In turn, there’s plenty of
pressure to accelerate General Fund spending. Vermont’s labor movement
and allied organizations, united under the banner of "Put People First",
are vocally demanding that state government increase spending to meet –
quote – "every person’s need for health, housing, dignified work,
education, food, social security and healthy environment."

This
is clearly impossible, but the Governor himself has committed to single
payer Green Mountain Care in 2017. This will require $3 billion from
somewhere, and any new Federal funds will surely fall far short of that
amount. In addition, Vermont’s two state-managed retirement funds show
an alarming $3 billion gap between promised benefits and expected
revenues.

So where can the Governor go to find the money to fuel all the state’s current and future obligations?

Raising
income taxes "on the rich" is not a good option.

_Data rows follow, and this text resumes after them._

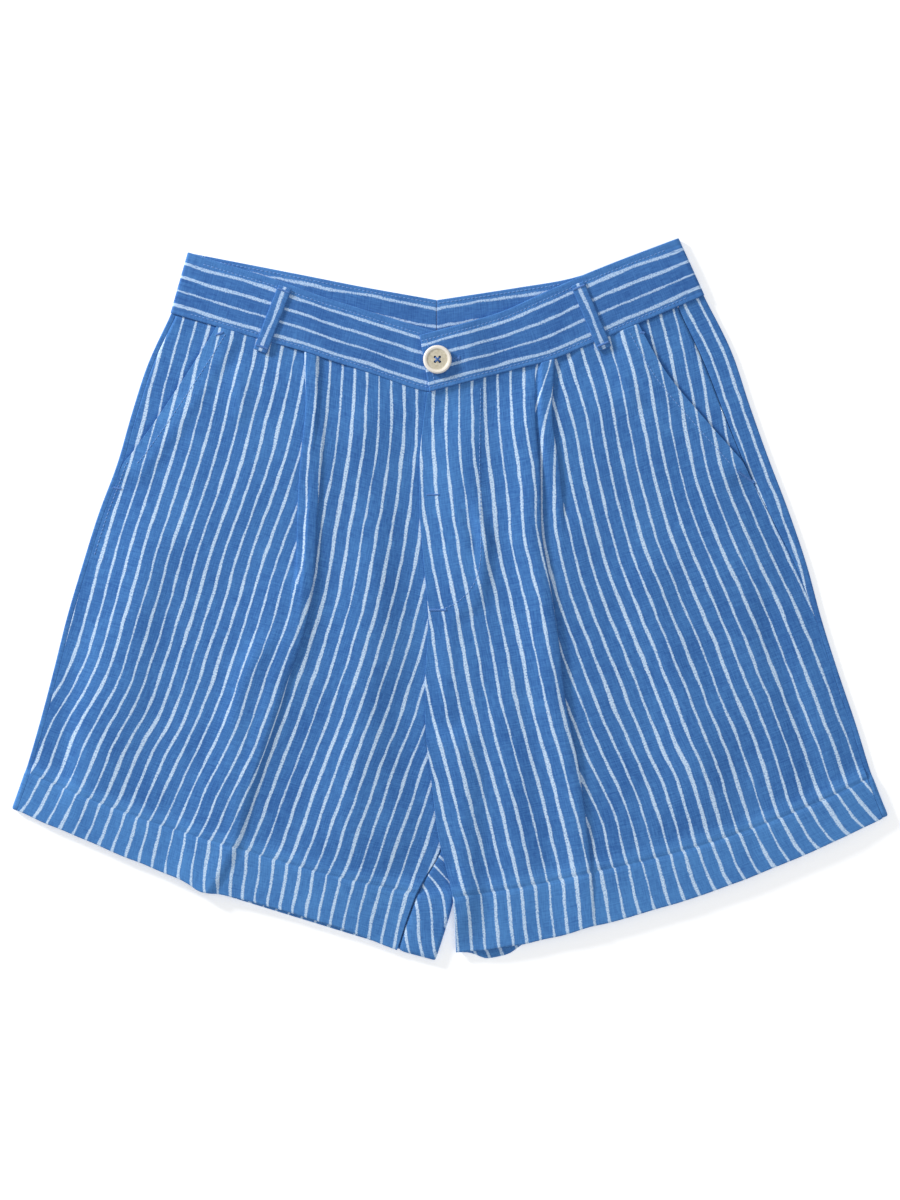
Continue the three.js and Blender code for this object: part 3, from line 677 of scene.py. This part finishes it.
def roll(height, wrap, turns=8):
    """From the cloth below, round the fold, to the cloth on top: how far in from the edge, and how high."""
    radius = height / 2
    angles = [math.pi * k / turns for k in range(turns + 1)]
    bend = [(radius * (1 - math.sin(angle)), radius * (1 - math.cos(angle))) for angle in angles]
    return bend + [(radius + wrap * part, height) for part in (0.3, 0.65, 1)]


def back_grid(leg):
    """The whole panel: the roll to the side seam, the flat back and, on the right, the inseam's roll."""
    left = leg["side"] == "left"
    cut = leg["cut"]
    rise, hip_bow = BACK_HIP[leg["side"]]
    grid = []
    for row in sorted([k / 6 for k in range(61)] + [0.04, 8.94, 9.06]):
        edge, fold, back = (place(cut, name, row) for name in ("edge", "fold", "back"))
        at_top = eased(row, 0.8, 0)
        hip = fold + Vector((0, rise * at_top))
        bow = read(cut, "bowSide", row) + hip_bow * at_top
        hem = eased(row, HEM_SECTION - 0.12, HEM_SECTION + 0.12)
        height = FRONT_LEVEL + hem * HEM_LIFT - BACK_LEVEL
        wrap = max(LEAST_WRAP, read(cut, "wrap", row) - height / 2)
        turn = (edge - hip).length
        total = turn + (hip - back).length
        length = row * SECTION_LENGTH
        line = []

        def add(plan, up, travelled):
            z = BACK_LEVEL + up + HEM_INWARD * hem * (1 - 2 * up / height)
            z += climb(plan.x, plan.y) if left else 0
            if up > height / 2:
                plan = plan + Vector((0, UNDER_BAND)) * eased(row, TOP_EDGE, 0)
                z += TOP_LIFT * eased(row, SEAM_EASE, 0)
            number = travelled / STRIPE_PITCH + FIRST_STRIPE
            # The back's hem is drawn lighter where it lies double, partly as painted light.
            line.append((Vector((plan.x, plan.y, z)), number, length, hem, hem * HEM_THICKER))

        def flat(distance):
            if distance < turn:
                plan = bowed(edge, hip, distance, bow)
            else:
                plan = bowed(hip, back, distance - turn, 0)
            if left:
                span = eased(plan.x, *HEM_PEEK["from"]) * eased(plan.x, *HEM_PEEK["to"])
                plan.y -= HEM_PEEK["drop"] * span * eased(row, HEM_SECTION, HEM_SECTION + 0.6)
            return plan

        for inset, up in reversed(roll(height, wrap)):
            add(toward(edge, fold, inset), up, height / 2 - inset if up > height / 2 else inset)
        for k in range(1, 25):
            distance = mix(4, total - 62, k / 24)
            add(flat(distance), 0, distance)
        for step in (54, 46, 38, 31, 26, 20, 14, 7):
            add(flat(total - step), 0, total - step)
        if left:
            add(flat(total), 0, total)
        else:
            rolled = eased(row, INSEAM_SECTION - 0.17, INSEAM_SECTION)
            wrap = max(LEAST_WRAP, read(cut, "backWrap", row) - height / 2)
            inward = (place(cut, "centre", row) - back).normalized()
            slant = BACK_GRAIN_TILT * length
            for inset, up in roll(height, wrap):
                add(mix(flat(total), back + inward * inset, rolled), up * rolled, total + inset + slant)
        grid.append(line)
    return grid


backs = {}
for leg in (RIGHT_LEG, LEFT_LEG):
    node = f"back_{leg['side']}_leg"
    panel = sheet_mesh(node + "_linen", back_grid(leg), CLOTH, linen, flip=leg["side"] == "right")
    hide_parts(node)
    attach(panel, "root")
    backs[leg["side"]] = panel


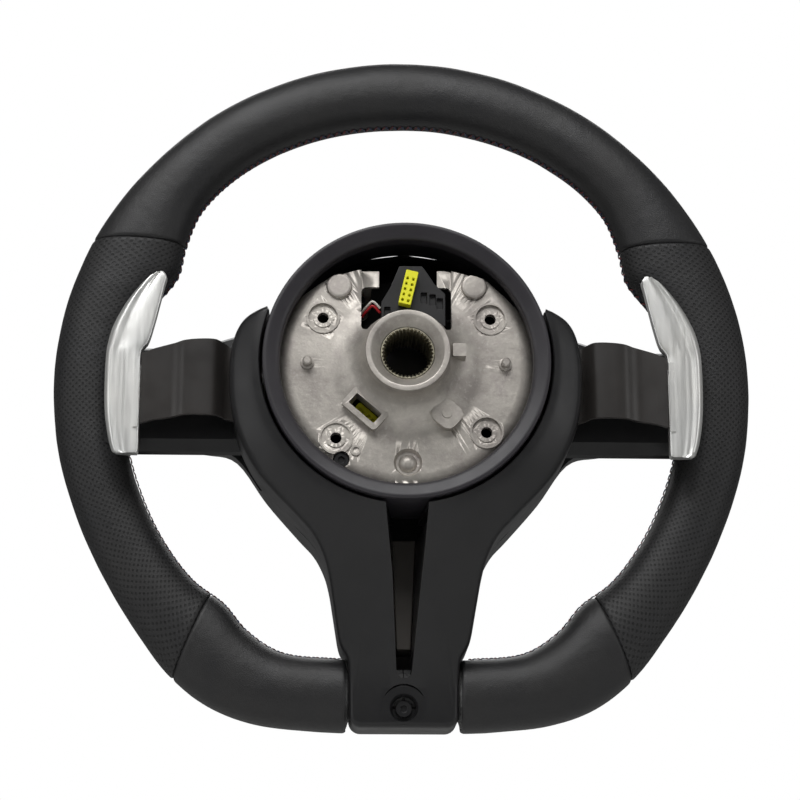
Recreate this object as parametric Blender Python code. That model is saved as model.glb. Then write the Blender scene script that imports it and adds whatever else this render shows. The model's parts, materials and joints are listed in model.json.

The Tax Foundation
reported last month that Vermont in 2010 had the 13th highest state and
local tax burden, a finding that the Shumlin administration concedes is
pretty close to the truth. Further taxing the incomes of people who make
a lot of money would seem to be an obvious stimulus for them to make
and spend it somewhere else.

So would a new "wealth tax", as advocated by the Vermont Workers’ Center.

The
short list of potential new taxes comes down to some form of carbon tax
on fossil fuel energy (proposed by Shumlin in 2008), extending the
sales and use tax to services (offered earlier this year by Speaker Shap
Smith), and a General Fund "penalty tax" of up to $276 million on the
Education Fund, that translates into higher school property taxes. Green
Mountain Care, if and when it happens, will almost certainly require
stiff new payroll taxes, so that source can’t be tapped now to meet
other demands.

A month from now we’ll learn what the Governor has in mind for us.